***** Material for this exercise
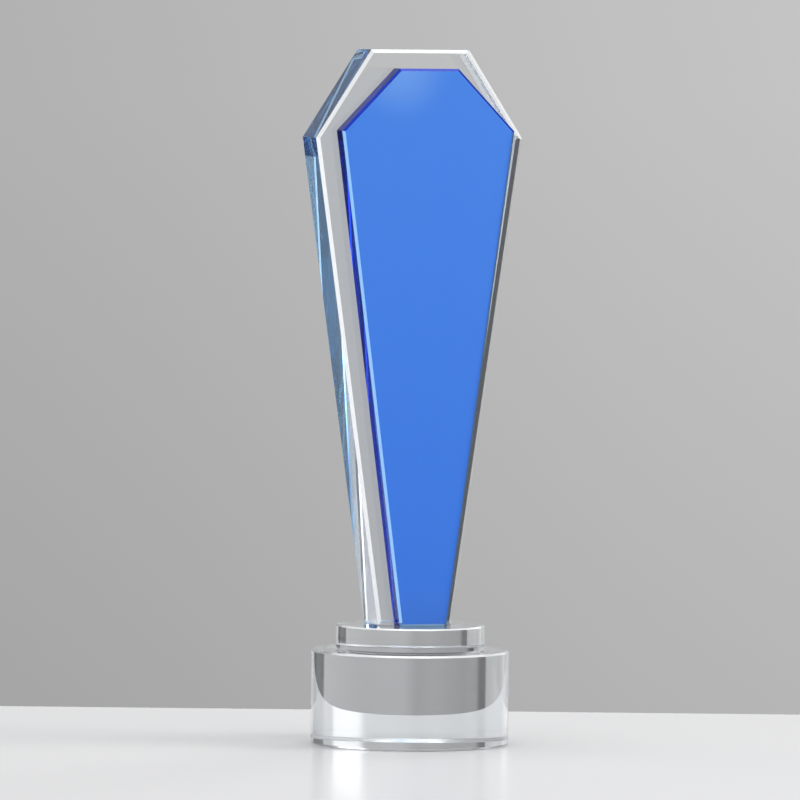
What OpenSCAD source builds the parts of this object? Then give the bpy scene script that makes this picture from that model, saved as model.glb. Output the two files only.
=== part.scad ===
// Column trophy: a tall clear crystal slab with a blue crystal plate laminated to its front,
// standing on a small round crystal step that stands on a larger round crystal base.
// Every joint in the stack is a thin film of cured clear adhesive.
// Millimetres, +Z up, the plate faces -Y, and the origin is the centre of the base's underside.

/* [Base] */
// Diameter of the round base
base_d = 80; // [60:1:110]
// Height of the round base
base_h = 38; // [20:1:60]
// Width of the polished bevel round the base's rims
base_bevel = 0.8; // [0.5:0.1:3]

/* [Step] */
// Diameter of the round step on the base
step_d = 60; // [46:1:78]
// Height of the round step
step_h = 10; // [6:0.5:16]
// Width of the polished bevel round the step's rims
step_bevel = 0.6; // [0.4:0.1:2]

/* [Clear column] */
// Height of the whole trophy
total_h = 280; // [240:1:340]
// Width of the column's flat top
column_top_w = 41.5; // [30:0.5:60]
// Width of the column at its shoulders
column_shoulder_w = 87.5; // [70:0.5:110]
// Width of the column's foot
column_foot_w = 31; // [24:0.5:44]
// Height of the column's shoulders above the table
column_shoulder_z = 244.5; // [200:0.5:260]
// Thickness of the clear slab
column_t = 20; // [12:0.5:26]
// Width of the polished bevel along the slab's edges
column_bevel = 1.3; // [0.5:0.1:2]

/* [Blue plate] */
// Width of the plate's flat top
plate_top_w = 25; // [16:0.5:36]
// Width of the plate at its shoulders
plate_shoulder_w = 73; // [56:0.5:82]
// Width of the plate's foot
plate_foot_w = 20; // [14:0.5:26]
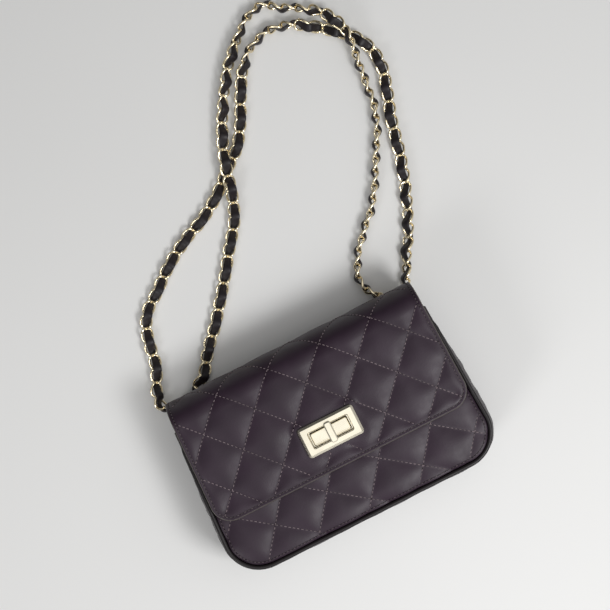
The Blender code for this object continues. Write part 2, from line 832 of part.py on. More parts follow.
def lock_frame(axis):
    """A frame with a steep outer edge, a bevel up to its face and a small bevel down into its window."""

    def outer(inset, z):
        radius = max(FRAME_CORNER_RADIUS - inset, GAP)
        return loop(FRAME_LENGTH / 2 - inset, FRAME_WIDTH / 2 - inset, radius, z)

    def inner(outset, z):
        radius = WINDOW_CORNER_RADIUS + outset
        return loop(WINDOW_LENGTH / 2 + outset, WINDOW_WIDTH / 2 + outset, radius, z)

    rows = [
        outer(0, FRAME_Z),
        outer(0, FRAME_Z + FRAME_EDGE),
        outer(FRAME_BEVEL, FRAME_TOP_Z),
        inner(WINDOW_BEVEL, FRAME_TOP_Z),
        inner(0, FRAME_TOP_Z - WINDOW_BEVEL),
        inner(0, FRAME_Z),
    ]
    made = solid("lock_frame", skin(rows, endless=True), pale_gold("frame_gold"))
    hang_on(made, axis, FLAP_AXIS)
    prongs(made, "frame_prong", frame_prong_spread(), BACKING_Z, FRAME_Z + FRAME_EDGE / 2)


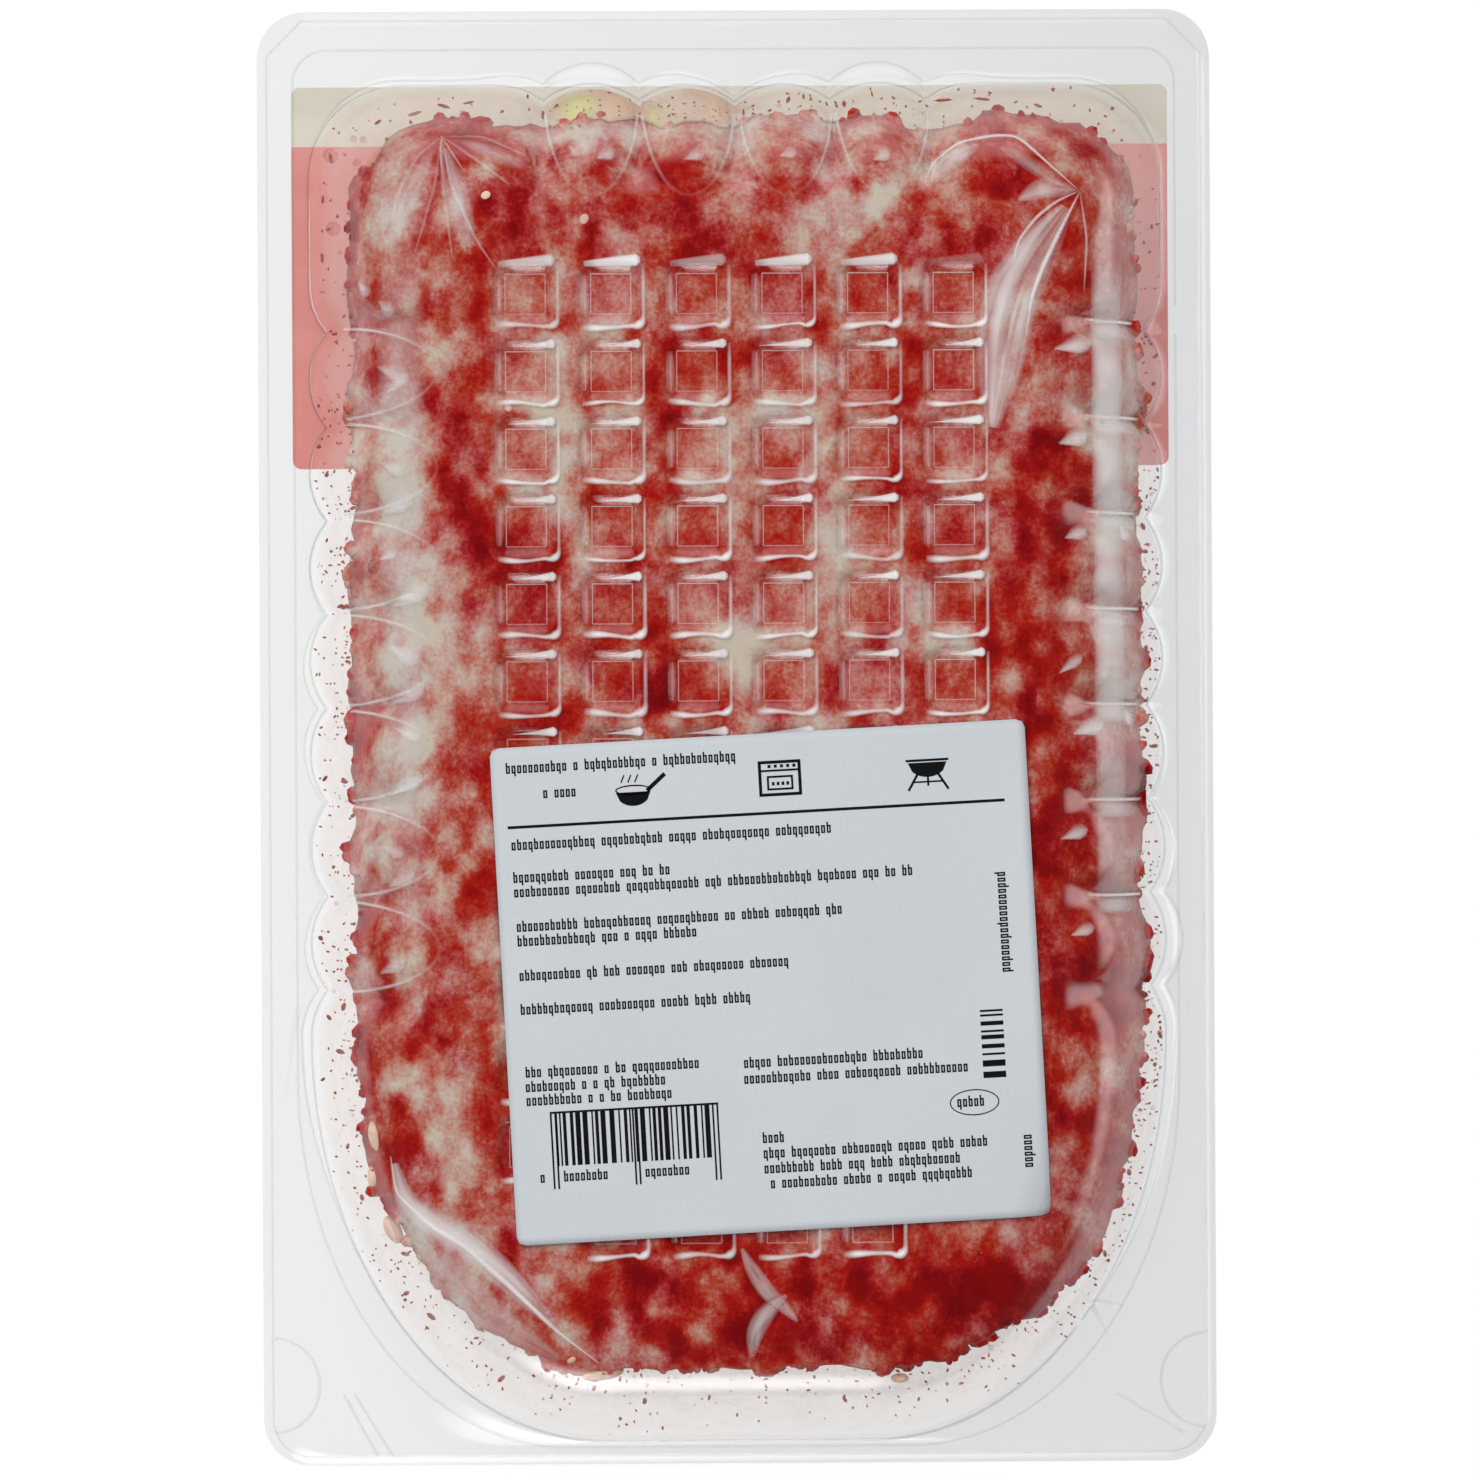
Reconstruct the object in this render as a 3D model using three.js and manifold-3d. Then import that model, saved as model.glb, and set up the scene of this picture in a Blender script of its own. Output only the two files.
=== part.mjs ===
// A sealed tray pack of minced meat, lying on its lid film with the base of the clear tray up.
// Millimetres, +Z up. The origin is the middle of the film's underside, +Y the long way of the pack.
import * as THREE from 'three';
import * as BufferGeometryUtils from 'three/addons/utils/BufferGeometryUtils.js';
import Module from 'manifold-3d';

const wasm = await Module();
wasm.setup();

// Pack
const PACK_WIDTH = 142;
const PACK_LENGTH = 216.5;
const PACK_HEIGHT = 38;
const RIM_CORNER_RADIUS = 7.2;
const GAP = 0.3;

// How far a body that only cuts stands past what it cuts, and the steps of rounded corners
const CUT_MARGIN = 1;
const CORNER_STEPS = 6;

// Lid film
const FILM_THICKNESS = 0.4;

// Rim of the tray, with a raised sealing pad and a peel disc in each lower corner
const WALL = 0.5;
const RIM_BOTTOM = FILM_THICKNESS + GAP;
const RIM_THICKNESS = 0.6;
const PAD_INSET = 1.5;
const PAD_RISE = 0.3;
const PAD_CHAMFER = 5.2;
const PEEL_DISC_RADIUS = 7.45;
const PEEL_DISC_X = 70.8;
const PEEL_DISC_Y = -96.1;
const PEEL_DISC_STEPS = 32;

// Cavity: its mouth in the rim, and the foot outline round the flat of the base, where the walls begin
const MOUTH = { side: 63.3, top: 96.8, bottom: -104.5, topCorner: [14, 14], bottomCorner: [43.3, 60] };
const FOOT = { side: 43, top: 75.4, bottom: -86, topCorner: [10, 10], bottomCorner: [26, 38] };
const DEPTH = PACK_HEIGHT - RIM_BOTTOM;

// Wall section: a plain core with rounded lobes standing out from it, both superellipses
const SIDE_REACH = MOUTH.side - FOOT.side;
const CORE_REACH = 17.5 / SIDE_REACH;
const CORE_POWER = 1.8;
const LOBE_HEIGHT = 36.6 / DEPTH;
const LOBE_POWER = 2.4;
const SCALLOP_DEPTH = 2.5 / SIDE_REACH;
const SCALLOP_DROP = 2.1 / DEPTH;
const SCALLOP_CHORD = 0.62;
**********
Exercise details –
Print all the data exactly.

The result –
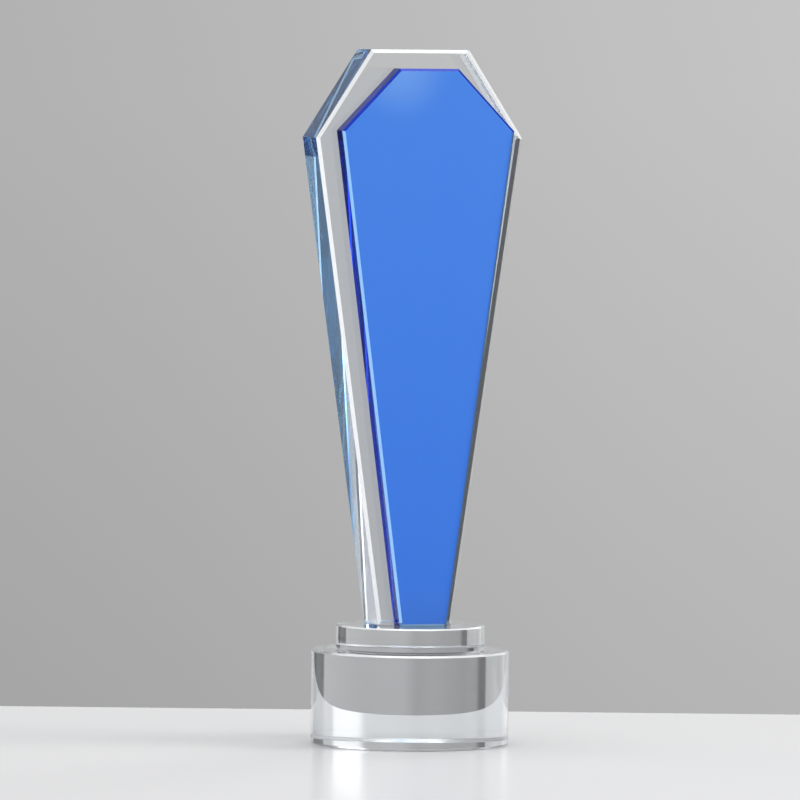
What OpenSCAD source builds the parts of this object? Then give the bpy scene script that makes this picture from that model, saved as model.glb. Output the two files only.
=== part.scad ===
// Column trophy: a tall clear crystal slab with a blue crystal plate laminated to its front,
// standing on a small round crystal step that stands on a larger round crystal base.
// Every joint in the stack is a thin film of cured clear adhesive.
// Millimetres, +Z up, the plate faces -Y, and the origin is the centre of the base's underside.

/* [Base] */
// Diameter of the round base
base_d = 80; // [60:1:110]
// Height of the round base
base_h = 38; // [20:1:60]
// Width of the polished bevel round the base's rims
base_bevel = 0.8; // [0.5:0.1:3]

/* [Step] */
// Diameter of the round step on the base
step_d = 60; // [46:1:78]
// Height of the round step
step_h = 10; // [6:0.5:16]
// Width of the polished bevel round the step's rims
step_bevel = 0.6; // [0.4:0.1:2]

/* [Clear column] */
// Height of the whole trophy
total_h = 280; // [240:1:340]
// Width of the column's flat top
column_top_w = 41.5; // [30:0.5:60]
// Width of the column at its shoulders
column_shoulder_w = 87.5; // [70:0.5:110]
// Width of the column's foot
column_foot_w = 31; // [24:0.5:44]
// Height of the column's shoulders above the table
column_shoulder_z = 244.5; // [200:0.5:260]
// Thickness of the clear slab
column_t = 20; // [12:0.5:26]
// Width of the polished bevel along the slab's edges
column_bevel = 1.3; // [0.5:0.1:2]

/* [Blue plate] */
// Width of the plate's flat top
plate_top_w = 25; // [16:0.5:36]
// Width of the plate at its shoulders
plate_shoulder_w = 73; // [56:0.5:82]
// Width of the plate's foot
plate_foot_w = 20; // [14:0.5:26]
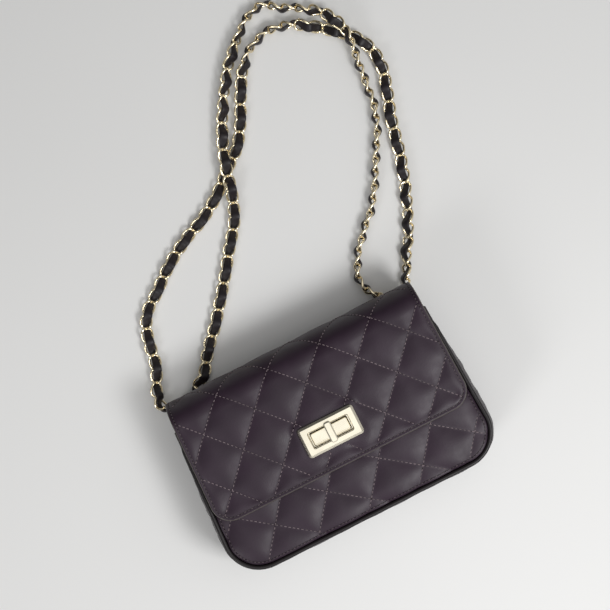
The Blender code for this object continues. Write part 2, from line 832 of part.py on. More parts follow.
def lock_frame(axis):
    """A frame with a steep outer edge, a bevel up to its face and a small bevel down into its window."""

    def outer(inset, z):
        radius = max(FRAME_CORNER_RADIUS - inset, GAP)
        return loop(FRAME_LENGTH / 2 - inset, FRAME_WIDTH / 2 - inset, radius, z)

    def inner(outset, z):
        radius = WINDOW_CORNER_RADIUS + outset
        return loop(WINDOW_LENGTH / 2 + outset, WINDOW_WIDTH / 2 + outset, radius, z)

    rows = [
        outer(0, FRAME_Z),
        outer(0, FRAME_Z + FRAME_EDGE),
        outer(FRAME_BEVEL, FRAME_TOP_Z),
        inner(WINDOW_BEVEL, FRAME_TOP_Z),
        inner(0, FRAME_TOP_Z - WINDOW_BEVEL),
        inner(0, FRAME_Z),
    ]
    made = solid("lock_frame", skin(rows, endless=True), pale_gold("frame_gold"))
    hang_on(made, axis, FLAP_AXIS)
    prongs(made, "frame_prong", frame_prong_spread(), BACKING_Z, FRAME_Z + FRAME_EDGE / 2)


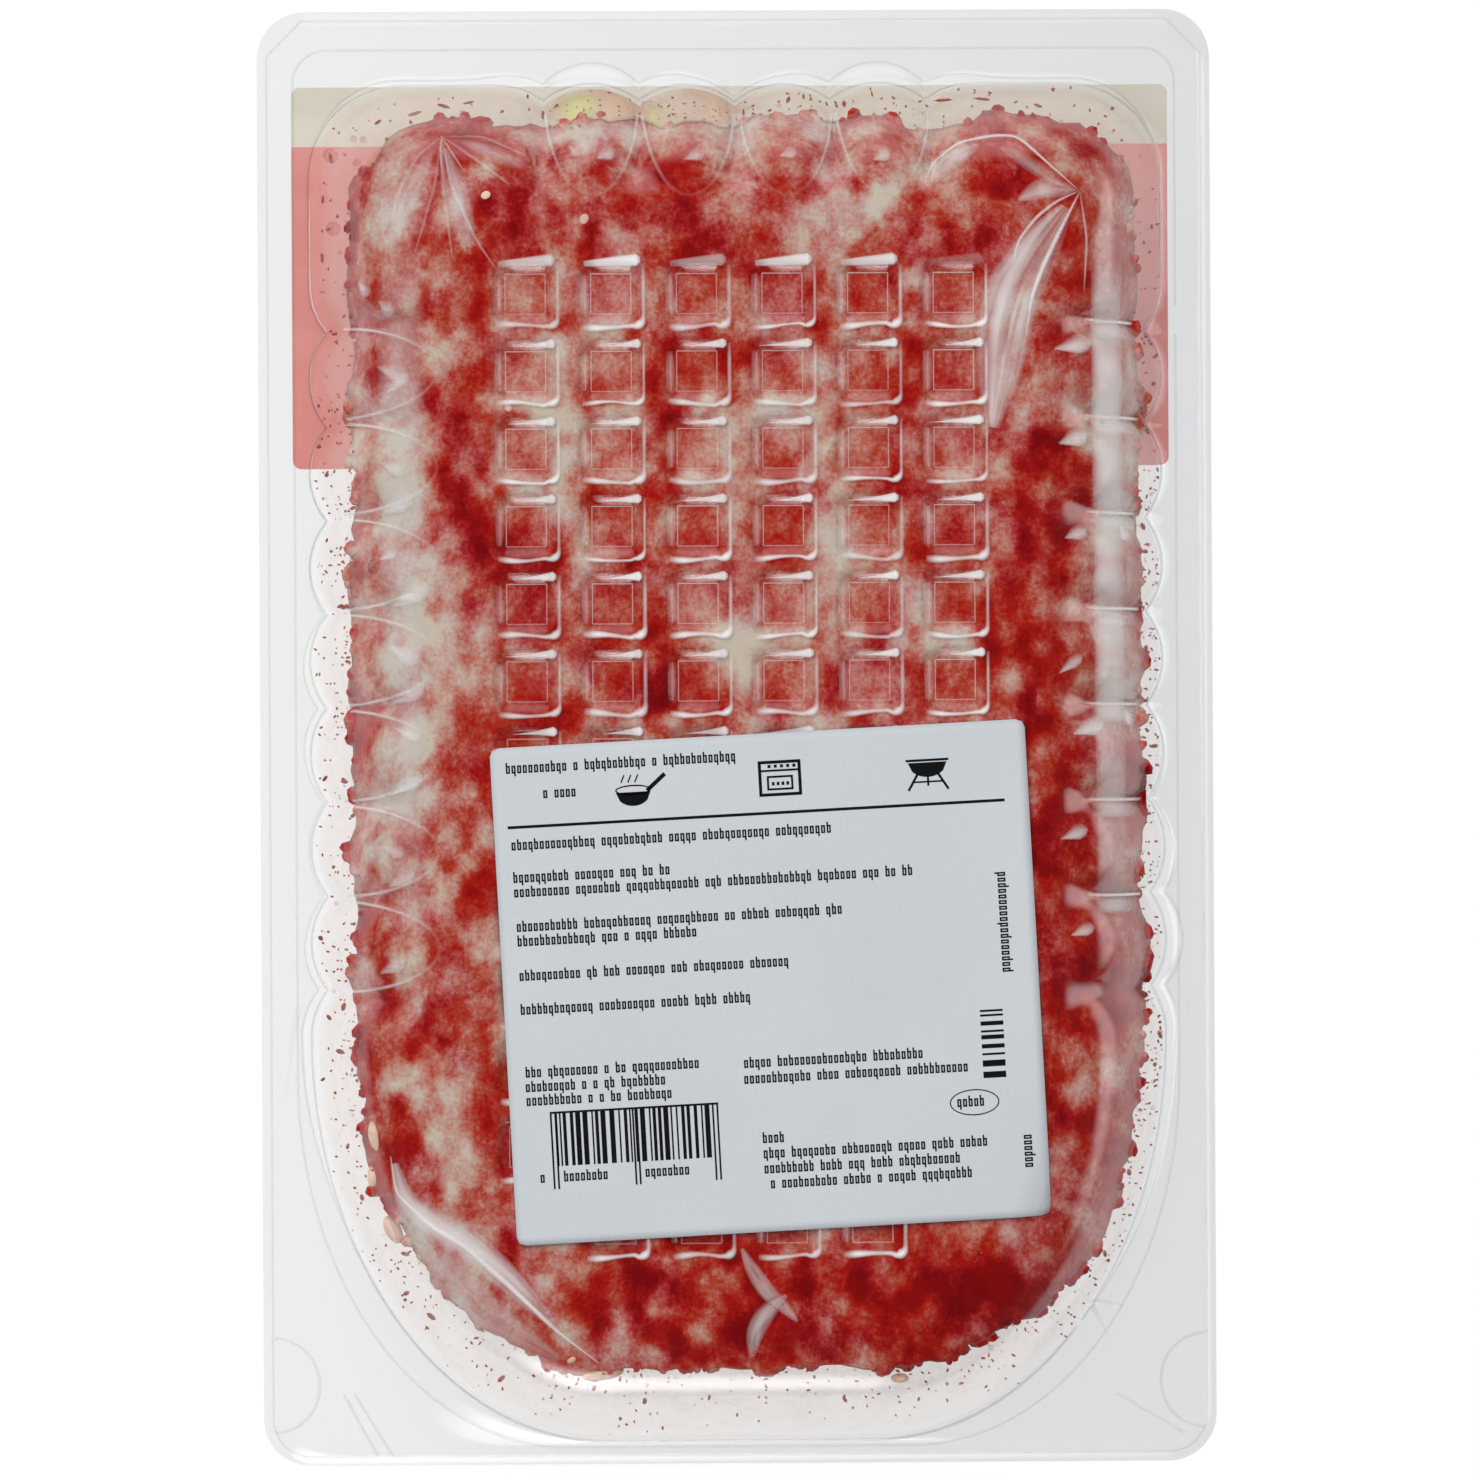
Reconstruct the object in this render as a 3D model using three.js and manifold-3d. Then import that model, saved as model.glb, and set up the scene of this picture in a Blender script of its own. Output only the two files.
=== part.mjs ===
// A sealed tray pack of minced meat, lying on its lid film with the base of the clear tray up.
// Millimetres, +Z up. The origin is the middle of the film's underside, +Y the long way of the pack.
import * as THREE from 'three';
import * as BufferGeometryUtils from 'three/addons/utils/BufferGeometryUtils.js';
import Module from 'manifold-3d';

const wasm = await Module();
wasm.setup();

// Pack
const PACK_WIDTH = 142;
const PACK_LENGTH = 216.5;
const PACK_HEIGHT = 38;
const RIM_CORNER_RADIUS = 7.2;
const GAP = 0.3;

// How far a body that only cuts stands past what it cuts, and the steps of rounded corners
const CUT_MARGIN = 1;
const CORNER_STEPS = 6;

// Lid film
const FILM_THICKNESS = 0.4;

// Rim of the tray, with a raised sealing pad and a peel disc in each lower corner
const WALL = 0.5;
const RIM_BOTTOM = FILM_THICKNESS + GAP;
const RIM_THICKNESS = 0.6;
const PAD_INSET = 1.5;
const PAD_RISE = 0.3;
const PAD_CHAMFER = 5.2;
const PEEL_DISC_RADIUS = 7.45;
const PEEL_DISC_X = 70.8;
const PEEL_DISC_Y = -96.1;
const PEEL_DISC_STEPS = 32;

// Cavity: its mouth in the rim, and the foot outline round the flat of the base, where the walls begin
const MOUTH = { side: 63.3, top: 96.8, bottom: -104.5, topCorner: [14, 14], bottomCorner: [43.3, 60] };
const FOOT = { side: 43, top: 75.4, bottom: -86, topCorner: [10, 10], bottomCorner: [26, 38] };
const DEPTH = PACK_HEIGHT - RIM_BOTTOM;

// Wall section: a plain core with rounded lobes standing out from it, both superellipses
const SIDE_REACH = MOUTH.side - FOOT.side;
const CORE_REACH = 17.5 / SIDE_REACH;
const CORE_POWER = 1.8;
const LOBE_HEIGHT = 36.6 / DEPTH;
const LOBE_POWER = 2.4;
const SCALLOP_DEPTH = 2.5 / SIDE_REACH;
const SCALLOP_DROP = 2.1 / DEPTH;
const SCALLOP_CHORD = 0.62;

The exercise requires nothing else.